The 5-year WMAP results are now out, and one new aspect is tighter constraints on the polarisation signals.

Whether the CMB is ~13 billion light-years away (the ultimate backlight) or much closer (per Lerner), there should be a strong polarisation signal in it, due to any Peratt filaments.
Indeed.

Wow, that is another one in the 'evidence which contradicts this theory'.

Thanks
 
http://www.physorg.com/news121602545.html

Don't be an idiot. Posting links to discoveries about Plasma, in a thread titled Plasma Cosmology, is far more on topic than your rambling opinion pieces.

To help you understand this, read that again, edited for clarity.

I think this must be your contrarian nature, since I know that you are not so stupid as to think that DRD has not cited the evidence for every 'opinion'.

Whats the matter, JdG and BAC are so weak you have to balance their ineptitude by name calling?

Weak Robinson, really weak.
 
I think this must be your contrarian nature, since I know that you are not so stupid as to think that DRD has not cited the evidence for every 'opinion'.

The Peratt filaments are composed of plasma, which includes ions. If they were backlit, they'd absorb light, and the spectrum of the distant object would have tell-tale lines in it. As far as I know, no such have ever been found (a fact I pointed out earlier).

" If they were backlit, they'd absorb light, and the spectrum of the distant object would have tell-tale lines in it"

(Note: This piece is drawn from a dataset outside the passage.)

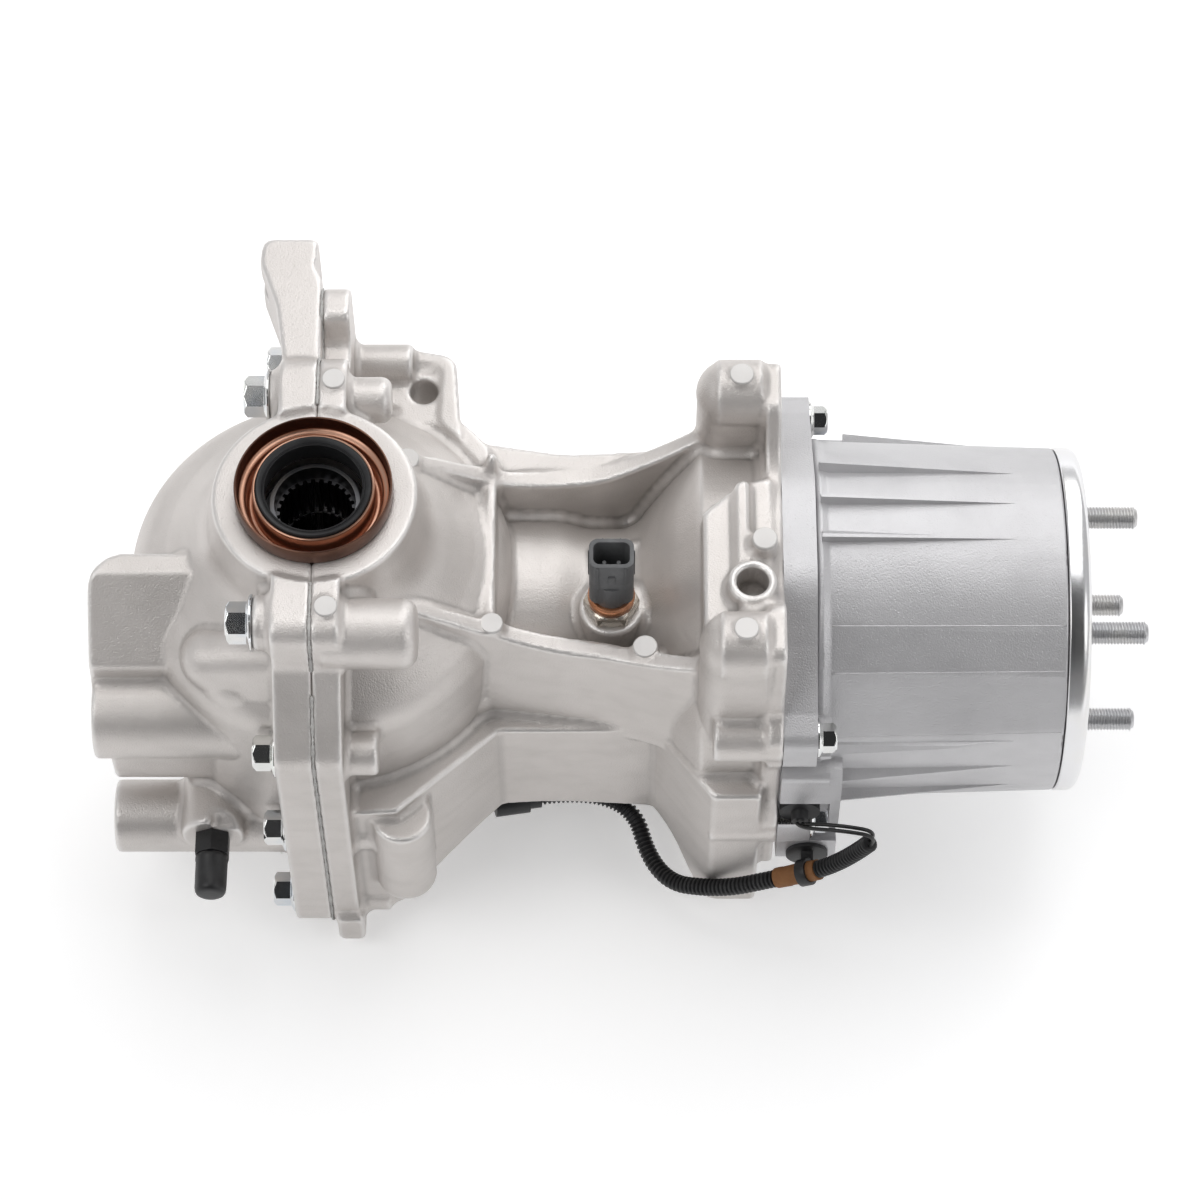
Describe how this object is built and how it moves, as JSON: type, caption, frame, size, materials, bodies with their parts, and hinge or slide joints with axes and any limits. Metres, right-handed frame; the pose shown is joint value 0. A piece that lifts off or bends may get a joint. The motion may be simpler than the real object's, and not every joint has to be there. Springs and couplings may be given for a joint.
{
  "type": "rear differential",
  "caption": "Aluminium rear differential with a finned coupling housing, studded input plate, splined outputs behind brown seals, oil sensor, breather and a conduit lead.",
  "frame": {"origin": "centre of the stud circle on the input plate's front face", "axes": "+X along the pinion out of the input plate, +Z along the axle out of the upper seal, +Y towards the mount ear"},
  "size_m": [0.4115, 0.222, 0.212],
  "materials": {
    "cast_housing": "as-cast, satin",
    "zinc_steel": "zinc plated",
    "machined_steel": "machined",
    "stud_steel": "threaded, bare",
    "gear_steel": "case hardened",
    "gear_iron": "cast",
    "seal_metal": "brown coating",
    "seal_rubber": "matt",
    "clutch_lining": "friction lining",
    "coil_copper": "wound wire",
    "nickel_brass": "nickel plated",
    "grey_plastic": "moulded",
    "black_plastic": "moulded",
    "wire_insulation": "smooth",
    "brown_tape": "cloth tape"
  },
  "bodies": {
    "case": {"main_housing": "cast_housing", "rear_cover": "cast_housing", "coupling_housing": "cast_housing", "case_bolts": "zinc_steel", "bearing_cap_bolts": "zinc_steel", "coupling_bolts": "zinc_steel", "case_dowels": "machined_steel", "upper_seal_case": "seal_metal", "upper_seal_lip": "seal_rubber", "lower_seal_case": "seal_metal", "lower_seal_lip": "seal_rubber", "upper_bearing_cup": "machined_steel", "lower_bearing_cup": "machined_steel", "head_bearing_cup": "machined_steel", "tail_bearing_cup": "machined_steel", "pinion_seal": "seal_rubber", "coil": "coil_copper", "input_bearing_outer_ring": "machined_steel", "input_seal": "seal_rubber", "sensor_body": "nickel_brass", "sensor_connector": "grey_plastic", "breather_fitting": "black_plastic", "breather_cap": "black_plastic", "lead_grommet": "seal_rubber", "lead_conduit": "black_plastic", "lead_wires": "wire_insulation", "lead_clip": "black_plastic", "drain_plug": "zinc_steel", "lead_plug": "black_plastic", "lead_sleeve": "brown_tape"},
    "differential": {"upper_bearing_cone": "machined_steel", "lower_bearing_cone": "machined_steel", "differential_case": "gear_iron", "ring_gear": "gear_steel", "ring_gear_bolts": "gear_steel", "cross_pin": "machined_steel", "cross_pin_lock": "machined_steel", "thrust_washers": "machined_steel"},
    "far_spider": {"far_spider_gear": "gear_steel"},
    "near_spider": {"near_spider_gear": "gear_steel"},
    "upper_output": {"upper_side_gear": "gear_steel", "upper_shaft_clip": "machined_steel"},
    "lower_output": {"lower_side_gear": "gear_steel", "lower_shaft_clip": "machined_steel"},
    "pinion": {"drive_pinion": "gear_steel", "head_bearing_cone": "machined_steel", "tail_bearing_cone": "machined_steel", "pinion_spacer": "machined_steel", "pinion_nut": "machined_steel", "coupling_hub": "machined_steel", "inner_plates": "clutch_lining"},
    "input": {"input_plate": "machined_steel", "input_studs": "stud_steel", "clutch_drum": "machined_steel", "outer_plates": "machined_steel", "main_cam": "machined_steel", "pilot_cam": "machined_steel", "armature": "machined_steel", "input_bearing_inner_ring": "machined_steel", "input_bearing_balls": "machined_steel"}
  },
  "joints": [
    {"name": "differential_spin", "type": "hinge", "parent": "case", "child": "differential", "pos_m": [-0.298, 0, 0], "axis": [0, 0, 1], "continuous": true},
    {"name": "pinion_spin", "type": "hinge", "parent": "case", "child": "pinion", "pos_m": [-0.298, 0, 0], "axis": [1, 0, 0], "continuous": true},
    {"name": "upper_side_spin", "type": "hinge", "parent": "differential", "child": "upper_output", "pos_m": [-0.298, 0, 0], "axis": [0, 0, 1], "continuous": true},
    {"name": "lower_side_spin", "type": "hinge", "parent": "differential", "child": "lower_output", "pos_m": [-0.298, 0, 0], "axis": [0, 0, 1], "continuous": true},
    {"name": "far_spider_spin", "type": "hinge", "parent": "differential", "child": "far_spider", "pos_m": [-0.298, 0, 0], "axis": [0, 1, 0], "continuous": true},
    {"name": "near_spider_spin", "type": "hinge", "parent": "differential", "child": "near_spider", "pos_m": [-0.298, 0, 0], "axis": [0, 1, 0], "continuous": true},
    {"name": "input_spin", "type": "hinge", "parent": "case", "child": "input", "pos_m": [-0.298, 0, 0], "axis": [1, 0, 0], "continuous": true}
  ],
  "couplings": [
    {"joint": "pinion_spin", "follows": "differential_spin", "ratio": -2.5625},
    {"joint": "lower_side_spin", "follows": "upper_side_spin", "ratio": -1},
    {"joint": "far_spider_spin", "follows": "upper_side_spin", "ratio": -1.4},
    {"joint": "near_spider_spin", "follows": "upper_side_spin", "ratio": 1.4}
  ]
}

That claim is utter nonsense, and illustrates why I take a semi humorous attitude towards people who post opinion as fact. Then try to tell me a current discovery about plasma in space is "off topic" in a topic called "Plasma Cosmology".

Trust me, humor is a better response than insults and opinion. For one thing, I never got a Mod strike for being on topic, AND being funny. Oh sure, you might not think it's funny, but somebody else is getting a laugh.

And we learned some new stuff from the link.